Agora a parte mais divertida, o bloco tinha uma pequena bateria, que até mandava bem na batucada, mas ninguém puxava os sambas, era só instrumental. Imagina, a gente com o grupo do coral, todo mundo louco para soltar a franga cantando e íamos só passear pela avenida? Nem a pau Juvenal! Saímos nós a puxar as músicas e o povo em volta acompanhando! Já posso acrescentar na listas de coisas-que-fiz-na-vida que puxei samba na avenida (ninguém precisa saber que avenida foi). Também não era a única que fazia isso, e essa é uma coisa legal nesse grupo de amigos, todo mundo topa tudo e incentiva, assim que cada um que lembrava de alguma música que se parecesse remotamente com o que estavam batucando, a gente acompanhava na maior euforia. Fizemos, na turma do fundão, a ala da velha guarda e, além de toda essa fofoca, íamos acenando para a multidão em volta. Nós tínhamos até público! 
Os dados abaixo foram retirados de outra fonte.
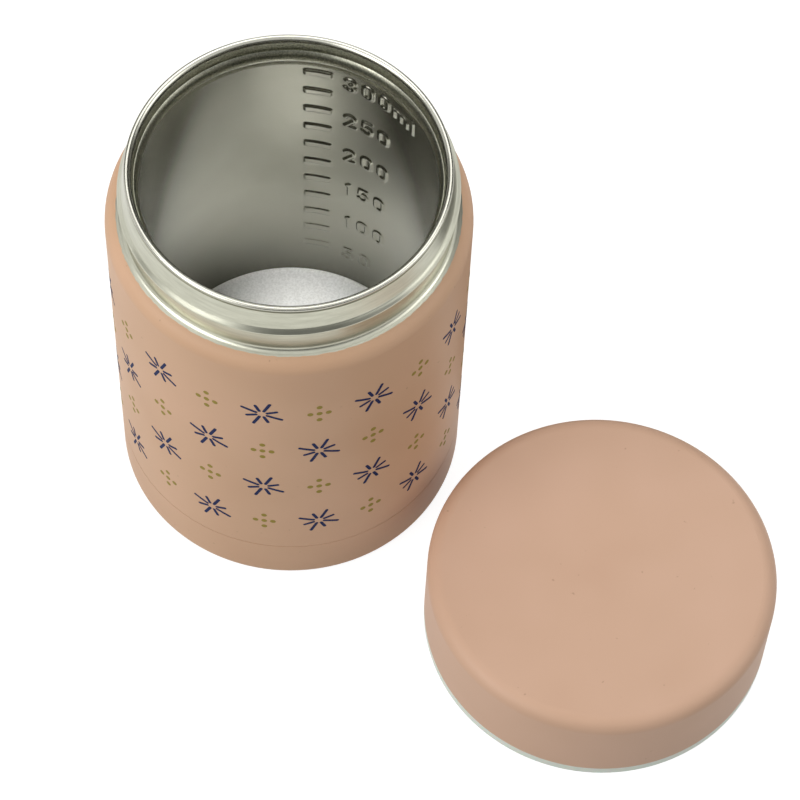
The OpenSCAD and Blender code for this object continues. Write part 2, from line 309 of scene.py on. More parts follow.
def steel(name, base, worn, roughness, mark_mm, mark_height_mm, look, metallic=1.0, painted_shade=None):
    """Bare steel, tinted by its look: brushed round the axis, cloudy or grainy. With a colour for
    painted shade, it darkens to that colour towards the bottom, where the cavity lies in shade."""
    material, tree, out = new_material(name)
    place = add(tree, "ShaderNodeTexCoord").outputs["Object"]
    along = around_axis(tree, place, MARK_SHARE) if look == "brushed" else place
    marks = add(tree, "ShaderNodeTexNoise", values={"Scale": 1 / (mark_mm * MM), "Detail": 3.0},
                links={"Vector": along})
    patches = marks
    if look == "brushed":
        patches = add(tree, "ShaderNodeTexNoise",
                      values={"Scale": 1 / (WEAR_MM * MM), "Detail": 5.0, "Roughness": 0.7},
                      links={"Vector": around_axis(tree, place, WEAR_SHARE)})
    elif look == "cloudy":
        patches = add(tree, "ShaderNodeTexNoise", values={"Scale": 1 / (CLOUD_MM * MM), "Detail": 3.0},
                      links={"Vector": place})
    wear = add(tree, "ShaderNodeMapRange", values={"From Min": 0.35, "From Max": 0.65},
               links={"Value": patches.outputs["Fac"]})
    tint = add(tree, "ShaderNodeMix", {"data_type": "RGBA"}, {"A": colour(base), "B": colour(worn)},
               {"Factor": wear.outputs[0]})
    # painted shade: towards the bottom the tint darkens to the painted shade colour
    if painted_shade:
        height = add(tree, "ShaderNodeSeparateXYZ", links={"Vector": place})
        low = add(tree, "ShaderNodeMapRange",
                  values={"From Min": PAINTED_SHADE_FROM_MM * MM, "From Max": PAINTED_SHADE_FULL_MM * MM},
                  links={"Value": height.outputs["Z"]})
        tint = add(tree, "ShaderNodeMix", {"data_type": "RGBA"}, {"B": colour(painted_shade)},
                   {"Factor": low.outputs[0], "A": tint.outputs["Result"]})
    rough = add(tree, "ShaderNodeMapRange",
                values={"To Min": roughness * (1 - UNEVEN), "To Max": roughness * (1 + UNEVEN)},
                links={"Value": marks.outputs["Fac"]})
    bump = add(tree, "ShaderNodeBump", values={"Strength": 0.6, "Distance": mark_height_mm * MM},
               links={"Height": marks.outputs["Fac"]})
    shader = add(tree, "ShaderNodeBsdfPrincipled", values={"Metallic": metallic},
                 links={"Base Color": tint.outputs["Result"], "Roughness": rough.outputs[0],
                        "Normal": bump.outputs["Normal"]})
    tree.links.new(shader.outputs["BSDF"], out.inputs["Surface"])
    return material


turned_steel = steel("stainless_steel_turned", "#c3c3b3", "#b0b0a0", 0.32, TURNING_MM, 0.008, "brushed")
polished_steel = steel("stainless_steel_polished", "#bab9ae", "#aeada2", 0.25, TURNING_MM, 0.002, "brushed")
ledge_steel = steel("stainless_steel_pressed", "#c4c4b4", "#9a9a8c", 0.3, 0.4, 0.04, "grainy")
# the blasted cavity gets painted shade: it darkens towards its floor
blasted_steel = steel("stainless_steel_blasted", "#a5a499", "#a1a095", 0.23, BLAST_MM, 0.014, "cloudy",
                      painted_shade="#605f56")
floor_steel = steel("stainless_steel_floor", "#f8f8f5", "#e6e6e2", 0.6, 0.5, 0.018, "grainy",
                    metallic=0.15)
sheet_steel = steel("stainless_steel_sheet", "#c6c6c0", "#b9b9b2", 0.34, 0.6, 0.004, "cloudy")
dress(nodes["vacuum_base"], sheet_steel)
print("steels:", turned_steel.name, polished_steel.name, blasted_steel.name)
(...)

Quando acabou o desfile, perto da minha casa, fomos rápido para fazer um intervalo biológico e encher as garrafinhas de bebida novamente. Outro detalhe, usamos o metrô para ganhar tempo, e obviamente, fomos cantando nos vagões. Ou seja, também posso dizer que já cantei no metrô de Madri, pena que ninguém deu nem uma moedinha para a gente, ainda que alguns turistas tirassem fotos.  

Seguimos de volta para o Kabocla, e acredito que bem um terço do bar era de gente conhecida, ou pelo assim me sentia, de maneira que parecia uma festa em família. Lá terminamos a noite, com várias histórias divertidas que só saberá quem ali esteve.  

No domingo, sosseguei o faixo, porque a semana prometia ser feroz e foi. Na quarta-feira de cinzas foi a inauguração da exposição que fui curadora e tudo aconteceu. Mas tudo bem, na sexta-feira, seguinte ao carnaval, tinha festa na Sala Caracol, do enterro dos ossos. Juro que estava só o pó e ameacei não ir. Luiz também com preguiça. Mas o pessoal é tão legal e tão animado, que não tive coragem de deixar passar. Demos uma descansadinha de nada e partimos para o golpe de misericórdia.  

Quem está na chuva é para se molhar, né não? Preciso garantir a minha fama de “a imparável”, como me chama Luiz. Então tá, caí no whiskão que insistia em brotar na minha frente, culpa da minha amiga Alcione que ria da minha cara dizendo, e isso porque a bichinha estava cansada!  

Resumo da ópera, até no palco a gente subiu para dançar, sério, que mico! É verdade que fui literalmente guinchada lá para cima, não queria subir nem morta, mas não tive alternativa. Eu, essa mulata globeleza, sambando no palco da Sala Caracol! Putz, grilo! 

Detalhe engraçado, antes disso, quando começou o show da batucada, a organizadora da festa agradeceu algumas presenças na casa. Entre os agradecimentos, a presença do Coral Dumbaiê no recinto! Ou seja, nosso modesto coral amador, é quase o mais ilustre desconhecido de Madri!  

Como se fosse pouco, de lá, seguimos para o El Junco, para finalizar à noite. Voltamos para casa caminhando. Foi o melhor carnaval que passei fora do Brasil, e melhor até que os de São Paulo. Luiz suspirando aliviado com aquela cara de até-que-enfim-essa-mulher-vai-sossegar!  

Chegamos em casa quase de manhã. Juro que no dia seguinte estava nova em folha, leve e feliz.